If Alaska is exempt, then manufacturers will come. Keep in mind that, if one has no need to keep track of regulations, then any skilled machinist with a few thousand dollars in equipment is a "manufacturer".
I have to find a way to make a living in Alaska, and then move there (or vice-versa). Are bush pilots paid a living wage there?
In the context that the question was asked, several reasons.
First, Spyktr said that "any CNC" shop might now be a viable gun mfgr. If you can't feasibly make barrels, it's more like "any CNC shop can be a 90% gun manufacturer" (which is not a problem, some of the well known names buy their barrels outside).
Second, if the topic is making something yourself because the regulatory climate is different or you desire to be self sufficent, and there is one part that's harder to make than the others, it's natural for that part to become the focus of your attention.
Third, trade in most gun parts is pretty unregulated, as you say, but as you might expect, BATFE or someone has selected one part and said that this part is still a gun even before assembly with the other parts. This makes sense if you accept for the sake of argument that the government can regulate manufacture/purchase/use of guns, because otherwise people would just order all the parts, assemble them themselves and get out from under the regs. The same thing is done in cars. If you completely tear down a car, the front firewall is the part that's still the "car" and that's what bears the VIN. Up till now that part for guns has been the receiver, which leads to the final reason for the question. If you were BATFE and you saw a bunch of guys machining their own receivers and thus exempt from most regulation and you (being a tyrant who had to drink from a bottle as a baby) don't like it, what's the next logical step? Control the part that's hard to make, thus making it a choke point in the process. If I were BATFE, I'd be thinking the wrong part of the gun has the serial number.

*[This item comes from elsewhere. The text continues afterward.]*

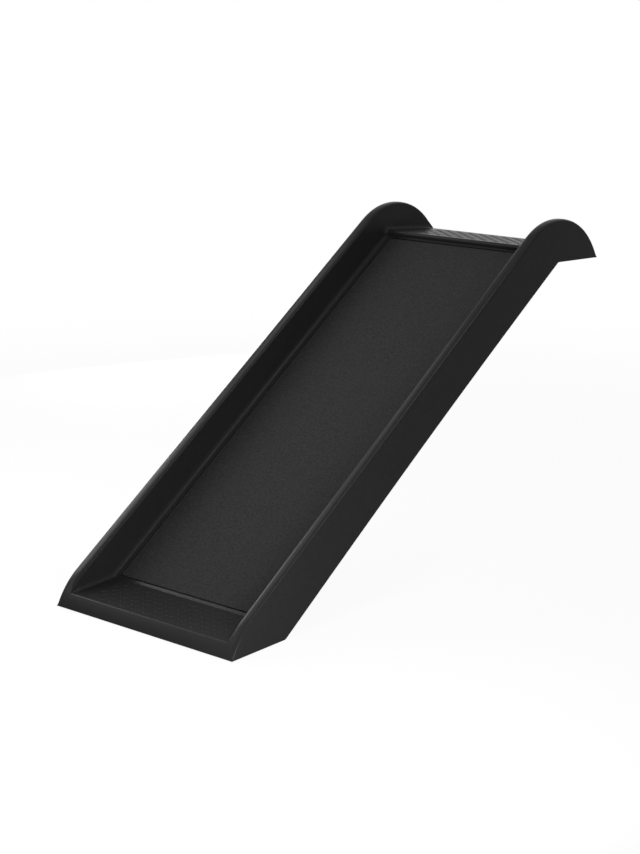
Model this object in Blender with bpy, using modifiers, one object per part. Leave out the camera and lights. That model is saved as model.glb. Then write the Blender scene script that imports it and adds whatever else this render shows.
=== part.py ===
"""Dog ramp: one moulded shell with a tread mat bonded in its deck and push-in rubber pads underneath.

Units are metres. +X is across the ramp, +Y up the ramp and +Z up. The ramp stands as it is used:
the pads of its foot lie on the floor at z = 0, and its lip is all but level, as on a sofa's edge.
A side view point is a pair (y, z) from the shell's front bottom edge. A slope point is a pair (s, n):
s is the distance up the underside from the heel, and n the distance square to it.
"""

import math

import bmesh
import bpy
from mathutils import Matrix, Vector

# Driving dimensions of the shell.
WIDTH = 0.360
RISE = math.radians(33.8)
FOOT_LENGTH = 0.115
UNDERSIDE_LENGTH = 0.841
LIP_LENGTH = 0.123
LIP_DROOP = math.radians(2.6)
LIP_THICKNESS = 0.0238
LIP_FALL = math.radians(4.8)
SKIN = 0.003
BLUNT_EDGE = 0.0015

# Side walls.
WALL_HEIGHT = 0.0822
WALL_WIDTH = 0.0195
WALL_ROUNDING = 0.0052
WALL_DRAFT = math.radians(1.0)
WALL_FOOT_FILLET = 0.0052
NOSE_RADIUS = 0.1187
HUMP_RADIUS = 0.1367
SKIRT_ARCH = 0.0044
HEEL_FILLET = 0.008
NOTCH_FILLET = 0.007

# Walking surface.
DECK_HEIGHT = 0.030
LANDING_EDGE_HEIGHT = 0.0207
LANDING_SLOPE = math.radians(3.1)
RISER_SETBACK = 0.0165
RISER_ROUNDING = 0.0040

# Tread mat and the recess that holds it.
RECESS_START = 0.0065
RECESS_RISER_GAP = 0.002
RECESS_WALL_GAP = 0.004
RECESS_DEPTH = 0.0027
RECESS_CORNER = 0.0095
MAT_EDGE_GAP = 0.0028
MAT_THICKNESS = 0.0020
BOND_LINE = 0.0003

# Ribs under the deck.
RIB_THICKNESS = 0.0025
RIB_FOOT_HEIGHT = 0.0075
RIB_COLUMNS = 3
RIB_SPACING = 0.115
RIB_BITE = 0.0012
CROSS_RIB_SETBACK = 0.001

# Rubber pads: a round head in a counterbore and a stem in the boss behind it.
PAD_RADIUS = 0.011
PAD_HEAD = 0.0030
PAD_PROUD = 0.0015
PAD_EDGE_ROUNDING = 0.0008
STEM_RADIUS = 0.0040
STEM_LENGTH = 0.0080
STEM_TIP_TAPER = 0.0008
BOSS_WALL = 0.0025
PAD_CLEARANCE = 0.0003
PAD_SIDE_INSET = 0.032
PAD_END_INSET = 0.029
LIP_PAD_END_INSET = 0.041

ARC_STEPS = 3
LONG_ARC_STEPS = 9
ROUND_SEGMENTS = 32
SHARP_ANGLE = math.radians(35)

HALF_WIDTH = WIDTH / 2
UP_SLOPE = Vector((math.cos(RISE), math.sin(RISE)))
OFF_SLOPE = Vector((-math.sin(RISE), math.cos(RISE)))
HEEL = Vector((FOOT_LENGTH, 0))
TOE = Vector((0, 0))
ALONG_LIP = Vector((math.cos(LIP_DROOP), -math.sin(LIP_DROOP)))
OFF_LIP = Vector((math.sin(LIP_DROOP), math.cos(LIP_DROOP)))
UP = Vector((0, 1))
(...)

Now bear in mind that that didn’t amount to a complete rebuttal of Spktyr’s statement that this would make gun manufacturing attractive to a broader group of shops and individuals. Even if barrels do prove to be too hard for a non-specialist to make, if there are a significant number of shops and individuals who can make everything else and want to do so, then a market forms for a barrel maker to move to Alaska or set up from scratch, thus bringing us back to the “entirely made in Alaska” premise that the thread is about.
I would agree that making a good rifled barrel would be more of a challenge than would be making a servicable receiver.
Read Spyktyr’s link from #21. It’s very interesting, and a relevant point that it makes is that barrel makers are almost always specialists, which suggests that it may not be something you want to try to do in a one off type setting. Almost all their machinery is special purpose and could only be used for gun barrels or other long precision cylindrical parts.
Saw that.
Corporate firewall says “Eeek! Weapons!”.
Have to read it tonight.
Even if you know how to fabricate a barrel, you also have to know what kind of steel to use; ran across a story recently about an M1A that blew up a few years back because the barrel-maker used steel that hadn’t been properly heat-treated.
Didn’t Montana do this also? What about full autos and sawed-offs? They exempt too?
Interesting shop. Over 1/2 the rifles had suppressors. One was an old Delisle (sp) from WW2 that was converted from an Enfield. Neat toy and very quiet. The owner was kind enough to let me take lots of notes and pics of the insides.
So what will Alaska do when the ATF storms the plant that will be making these guns? Because that is what would happen.
And they will loose 100% of and federal funds they might have received. Which is why this won’t pass.
Actually, it apparently already did.